Ultimately, little came out of the Bolshevik experiment with the Jewish people except for the destruction of the traditional society. The historian blames this failure on an allegedly insufficient level of Communism in the Soviet Union. According to him, the USSR was so tightly integrated into the global economy in the 1920s that the allegedly repulsive capitalist world’s economic relations replicated themselves even in the Bolshevik state. Therefore, the exploitation of man by man and the alienation of labor resulted. This alleged deficiency of socialism triggered the return of antisemitism and its eruption on a severe scale during the 1920s. And that was not the case before, according to the author. So, in this scenario anti-Semitism stemmed from “capitalism”, which continued unabated from earlier times. This is sheer nonsense.

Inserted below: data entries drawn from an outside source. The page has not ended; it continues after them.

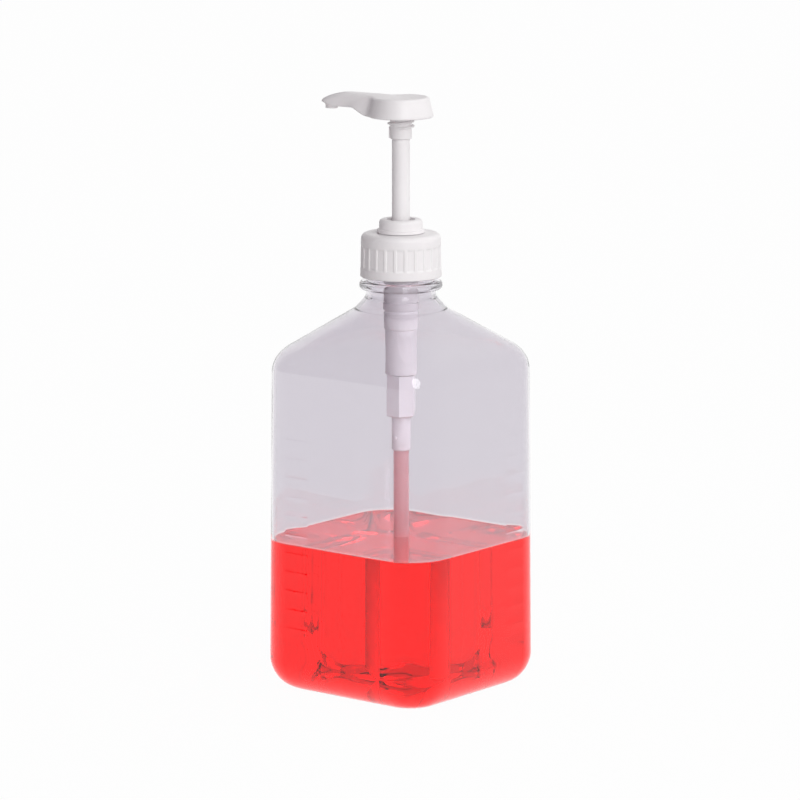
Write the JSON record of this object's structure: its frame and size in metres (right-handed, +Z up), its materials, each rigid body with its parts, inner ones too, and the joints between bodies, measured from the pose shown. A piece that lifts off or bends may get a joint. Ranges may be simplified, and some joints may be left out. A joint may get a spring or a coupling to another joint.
{
  "type": "syrup pump bottle",
  "caption": "Square clear bottle part filled with red syrup, with a white screw-on hand pump: round thumb pad, long side spout, sliding stem, threaded collar, cylinder and dip tube.",
  "frame": {"origin": "on the pump's axis, at the surface that the bottle stands on", "axes": "+Z up along the pump, the bottle's flat sides face +X, -X, +Y and -Y, the front side with ticks faces -Y"},
  "size_m": [0.1108, 0.1108, 0.3129],
  "materials": {
    "clear_bottle_plastic": "clear blow-moulded plastic, glossy",
    "syrup": "clear red syrup",
    "white_plastic": "moulded white plastic, satin",
    "seal_plastic": "soft off-white seal plastic",
    "tube_plastic": "extruded milky tube",
    "steel": "bright stainless steel"
  },
  "bodies": {
    "bottle": {"bottle_shell": "clear_bottle_plastic", "syrup": "syrup"},
    "pump_body": {"lock_collar": "white_plastic", "neck_gasket": "seal_plastic", "pump_cylinder": "white_plastic", "stem_guide": "white_plastic", "stem_wiper": "seal_plastic", "valve_body": "white_plastic", "valve_seal_ring": "seal_plastic", "inlet_ball_cage": "white_plastic", "tube_fitting": "white_plastic", "dip_tube": "tube_plastic", "syrup_in_dip_tube": "syrup", "return_spring": "steel"},
    "cap": {"screw_cap": "white_plastic"},
    "plunger": {"piston_core": "white_plastic", "piston_cup_seal": "seal_plastic", "piston_guide_ring": "white_plastic", "outlet_valve_seat": "seal_plastic"},
    "head": {"stem": "white_plastic", "pump_head": "white_plastic"},
    "inlet_valve_ball": {"inlet_ball": "steel"},
    "outlet_valve_ball": {"outlet_ball": "steel"}
  },
  "joints": [
    {"name": "pump_lift", "type": "slide", "parent": "bottle", "child": "pump_body", "axis": [0, 0, 1], "range_m": [0, 0.24]},
    {"name": "cap_turn", "type": "hinge", "parent": "pump_body", "child": "cap", "pos_m": [0, 0, 0.23], "axis": [0, 0, 1], "continuous": true},
    {"name": "pump_stroke", "type": "slide", "parent": "pump_body", "child": "plunger", "axis": [0, 0, -1], "range_m": [0, 0.047], "stiffness_N_per_m": 120, "springref_m": -0.03, "deforming": ["return_spring"]},
    {"name": "head_swivel", "type": "hinge", "parent": "plunger", "child": "head", "pos_m": [0, 0, 0.3], "axis": [0, 0, 1], "continuous": true},
    {"name": "inlet_ball_lift", "type": "slide", "parent": "pump_body", "child": "inlet_valve_ball", "axis": [0, 0, 1], "range_m": [0, 0.0024]},
    {"name": "outlet_ball_lift", "type": "slide", "parent": "plunger", "child": "outlet_valve_ball", "axis": [0, 0, 1], "range_m": [0, 0.002]}
  ]
}
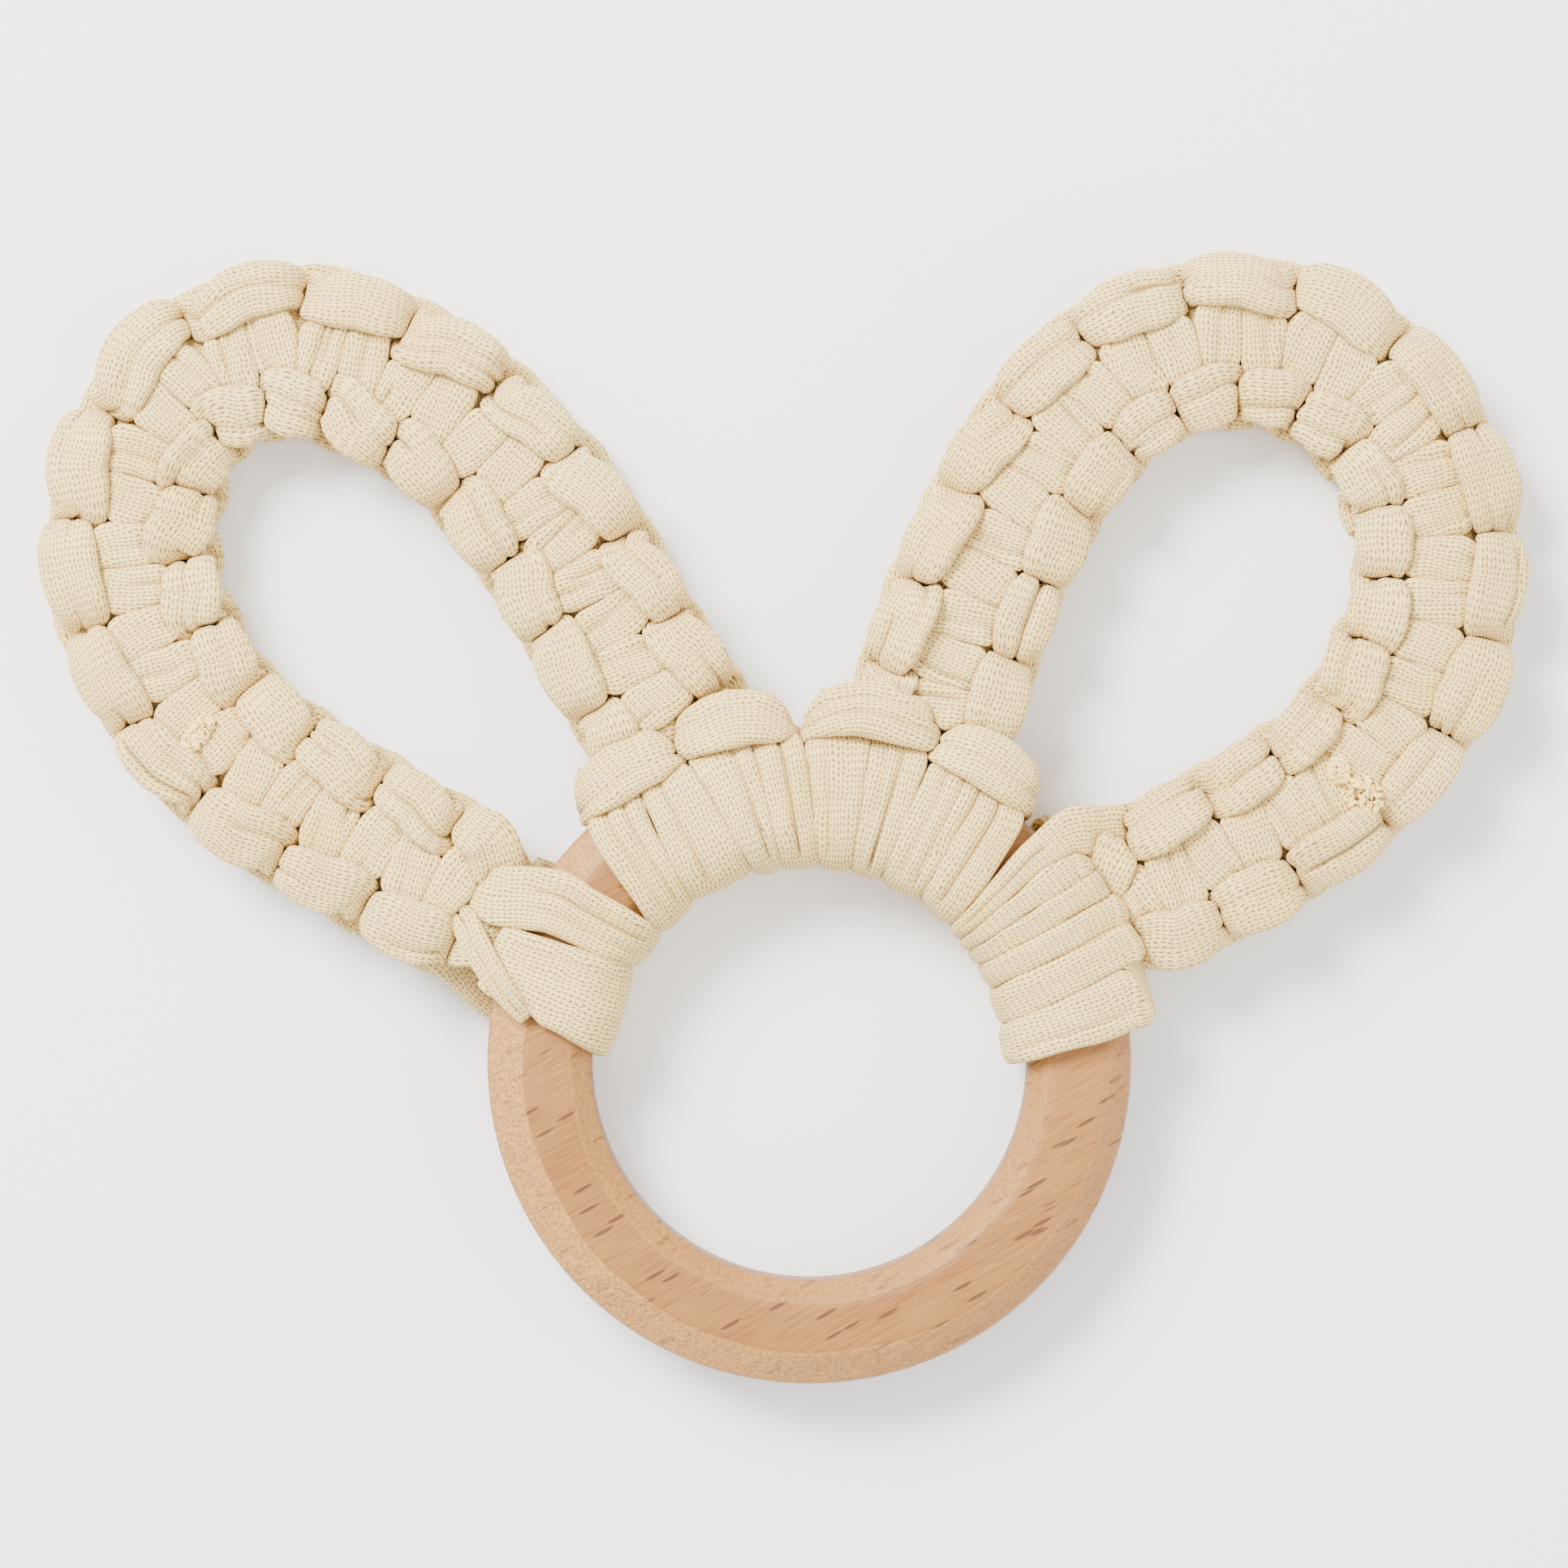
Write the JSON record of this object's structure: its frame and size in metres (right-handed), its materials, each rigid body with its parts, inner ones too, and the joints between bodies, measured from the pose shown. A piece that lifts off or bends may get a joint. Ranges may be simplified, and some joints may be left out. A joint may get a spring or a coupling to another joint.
{
  "type": "teething ring",
  "caption": "Beech wood teething ring with two ear-shaped loops of square-knotted cotton yarn hitched and wrapped onto its upper half.",
  "frame": {"origin": "centre of the wooden ring, on its mid-plane", "axes": "+Z along the ring's axis, out of the face that carries the folded ends of the hitches; +Y from the bare wood towards the ears; +X to the right seen from +Z"},
  "size_m": [0.1603, 0.1222, 0.0152],
  "materials": {
    "beech_wood": "hand sanded, oiled",
    "cotton_yarn": "knitted jersey, matte"
  },
  "bodies": {
    "ring": {"wooden_ring": "beech_wood"},
    "left_mount": {"left_hitch_near": "cotton_yarn", "left_hitch_far": "cotton_yarn", "left_hitch_tails": "cotton_yarn", "left_end_wrap_near": "cotton_yarn", "left_end_wrap_far": "cotton_yarn", "left_end_tails": "cotton_yarn"},
    "left_ear": {"left_filler_outer": "cotton_yarn", "left_filler_inner": "cotton_yarn", "left_front_cord": "cotton_yarn", "left_back_cord": "cotton_yarn", "left_cut_end": "cotton_yarn"},
    "right_mount": {"right_hitch_near": "cotton_yarn", "right_hitch_far": "cotton_yarn", "right_hitch_tails": "cotton_yarn", "right_end_wrap_near": "cotton_yarn", "right_end_wrap_far": "cotton_yarn", "right_end_tails": "cotton_yarn"},
    "right_ear": {"right_filler_outer": "cotton_yarn", "right_filler_inner": "cotton_yarn", "right_front_cord": "cotton_yarn", "right_back_cord": "cotton_yarn", "right_cut_end": "cotton_yarn"}
  },
  "joints": [
    {"name": "left_ear_slide", "type": "hinge", "parent": "ring", "child": "left_mount", "pos_m": [0, 0, 0], "axis": [0, 0, 1], "range_deg": [0, 60]},
    {"name": "left_ear_flop", "type": "hinge", "parent": "left_mount", "child": "left_ear", "pos_m": [-0.03111, 0.03111, 0], "axis": [0.7071, 0.7071, 0], "range_deg": [-60, 60]},
    {"name": "right_ear_slide", "type": "hinge", "parent": "ring", "child": "right_mount", "pos_m": [0, 0, 0], "axis": [0, 0, 1], "range_deg": [-60, 0]},
    {"name": "right_ear_flop", "type": "hinge", "parent": "right_mount", "child": "right_ear", "pos_m": [0.02828, 0.03371, 0], "axis": [0.766, -0.6428, 0], "range_deg": [-60, 60]}
  ]
}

In the gubernya of Minsk and its environs, the level of anti-Jewish animus was rather low before 1917. Generally, before the revolution, human relations (interfaith, interstate, and interethnic) in White Ruthenia were rather proper. They were based upon the pre-modern paradigm stemming from feudalism with some market mechanism. Andrew Sloin refers to them in the context of White Ruthenia at large as “relatively benign.” (p. 3)
For example, there were virtually no pogroms there before 1914, and even the Revolution of 1905 usually steered clear of the countryside, while it remained relatively moderate in the cities. As far as the Jewish people, official Tsarist discrimination hurt the most. As a result, “Compared to the neighboring territories of Russia and Ukraine, which were marked by pronounced histories of official and popular antisemitism, the Belorussian territories, historically speaking, constituted one of the most tolerant settings for Jewish life in the lands of the former Russian Empire.” (p. 3) The credit here is due chiefly to the local Polish Christian elite, who managed to save so much of the spirit of the old Polish-Lithuanian Commonwealth in White Ruthenia. Sloin does not dwell on this much, but at least he grudgingly admits that the Polish state was “remarkably tolerant.” (p. 7)

The author is only sad that the Bolshevik “emancipatory” experiment failed in Belorussia. One is surprised because utopian experiments never succeed. It is best not to try them. Otherwise, we court a disaster: a Communist democide or a national socialist genocide of the Third Reich, including the Holocaust. It would have been better for everyone involved in White Ruthenia if the old Commonwealth remained in place until today.

Lastly, it is worth mentioning that Sloin generated his revelations in research in two archives (in Minsk). Still, he was able to work peacefully because he received ten (10) different grants and scholarships. Here we bow deeply before the Jewish community, which makes sure to preserve its past by generously endowing scholarly endeavors toward that end. It is worth emulating.